No amplo e variado contexto da rica produção das artes brasileiras desde o pós-guerra, Anna Paola Protasio situa-se na difícil, mas frutífera, construção de uma terceira via – que talvez se constitua em um verdadeiro projeto civilizatório para o país – entre uma forte herança construtiva, ligada a conceitos racionalizantes de progresso e ordenação do mundo, muito em voga especialmente nos anos 1950; e outra, não menos vigorosa, relacionada a uma poética do precário, do orgiático e do sensorial, cujas origens formais e teóricas remontam ao nosso primeiro modernismo, nos anos 1920, recuperado nos movimentos da década de 1960. Isso significa que, se por um lado, em Protasio, a prática do deslocamento de objetos de uso cotidiano (ao lado de materiais tradicionais e nobres) para o universo da arte não significa a manutenção de seus significados sociais ou culturais, sendo impregnados por intensos simbolismos e conotações pessoais; por outro, esses significados, no contexto de suas obras, são submetidos a um rigor formal e gramatical que previnem todo excesso de subjetividade ou a pura experimentação sensorial.
Arrasto
Não deixa de ser relevante que tal característica retira – ou suspende, palavra que, como logo veremos, parece indicar algo caro à artista – o trabalho de Anna Paola Protasio do contexto imediato dos dilemas e debates paroquiais da história da arte brasileira; para inseri-lo no contexto mais amplo das pesquisas intelectuais da arte ocidental, ou, melhor dizendo, da história do sujeito ocidental desde o Iluminismo, com suas angustiante e concomitante necessidade de transcendência (filosófica) e controle (científico). A partir desses fortes elementos de pesquisa e intelectualidade – que marcam, mas não esgotam a obra de Protasio – seus trabalhos podem ser compreendidos como um idioma visual e material, que obedecem à uma lei (da sua linguagem) para produzir simbolismos, metáforas e alegorias que incessantemente apontam para seu próprio limite, no qual o sujeito (e o espectador) se sente aprisionado, usando os grilhões da própria linguagem para forjar, ou, ao menos, apontar para, possíveis estados ou espaços de transcendência ou de suspensão (da lei; do espaço e do tempo).
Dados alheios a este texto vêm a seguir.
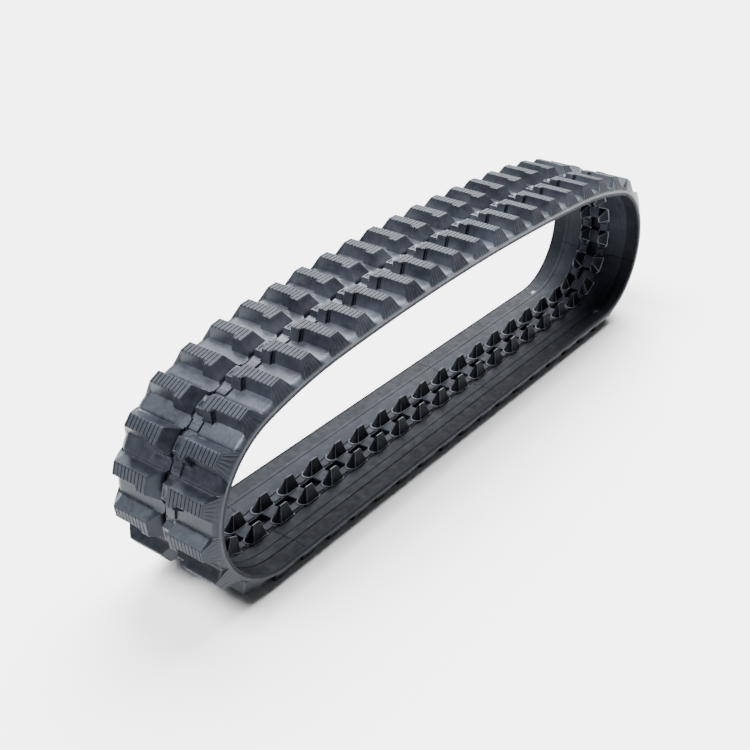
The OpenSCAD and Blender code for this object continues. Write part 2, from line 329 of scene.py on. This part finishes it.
def liner_height(s, y, side):
    """Height of the roller-side surface; negative stands proud of it."""
    a = abs(y)
    wall_1, wall_2 = SADDLE_ENDS
    in_window = (s > wall_1) & (s < wall_2)
    if a <= WINDOW_HALF - 0.2:
        edge = np.minimum(np.abs(s - wall_1), np.abs(s - wall_2))
        return np.where(in_window, WINDOW_DEPTH, -SADDLE_RISE * (0.45 + 0.55 * smooth(edge / 1.4)))
    h = np.zeros_like(s)
    if a <= WINDOW_HALF + 1.2:
        h -= np.where(in_window, 0, SADDLE_RISE * 0.8)
    pad = smooth((s + 27.5) / 2.0) * (1 - smooth((s + 8.5) / 2.0))
    h -= 2.4 * pad * float(smooth((a - 14) / 1.6) * (1 - smooth((a - 29.5) / 2.5)))
    scallop = 36.6 + 1.5 * np.cos(2 * math.pi * (s - CORE_SHIFT) / PITCH)
    h += 1.5 * (1 - smooth((np.abs(a - scallop) - 0.5) / 0.9))
    ridge = 62.0 if side < 0 else 74.0
    h -= 0.9 * max(0.0, 1 - abs(a - ridge) / 0.8)
    strip = float(smooth((a - STRIP_INNER) / 1.2) * (1 - smooth((a - STRIP_OUTER) / 1.0)))
    h += STRIP_DEPTH * strip
    marks = np.zeros_like(s)
    marks[MARK_ROWS] = 1
    h -= 0.5 * marks * strip * float(smooth((a - 87) / 0.8) * (1 - smooth((a - 106) / 0.8)))
    return h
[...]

Entre o aprisionamento asfixiante do construtivo e do exato, e o horror do caos e da dissolução da consciência, portanto, se situa – como um ponto utópico, sempre a ser conquistado – a obra de Ana Paola Protasio, como um projeto possível de sujeito, enfim transcendente e presente. Tal esforço está atualizado, em maior ou menor grau, em todas as obras desta exposição, desde a instalação “Transe”, em que um farol de alumínio lança seus raios luminosos ao infinito enquanto escuta-se o canto langoroso e profundo de um hino a Iemanjá (deusa e rainha dos oceanos), à poética instalação “Horizonte”, no qual um barco de acrílico transparente navega sem se mexer (suspenso no tempo e no espaço, ou congelado) em direção a um horizonte para sempre inatingível, desenhado na parede (transformada, portanto, em fundo infinito) por um nível a laser; passando por esculturas e pinturas (em metal, definindo uma água dura, ou seja, aquilo que é informe por natureza ganhando forma e rigor) que são, em sua exitosa tentativa de apreender, com nobreza e estoicismo, a sutil passagem de um estado de não-ser a um estado de ser – a uma terceira margem, onde o ser humano se encontra e se inventa –, pura poesia.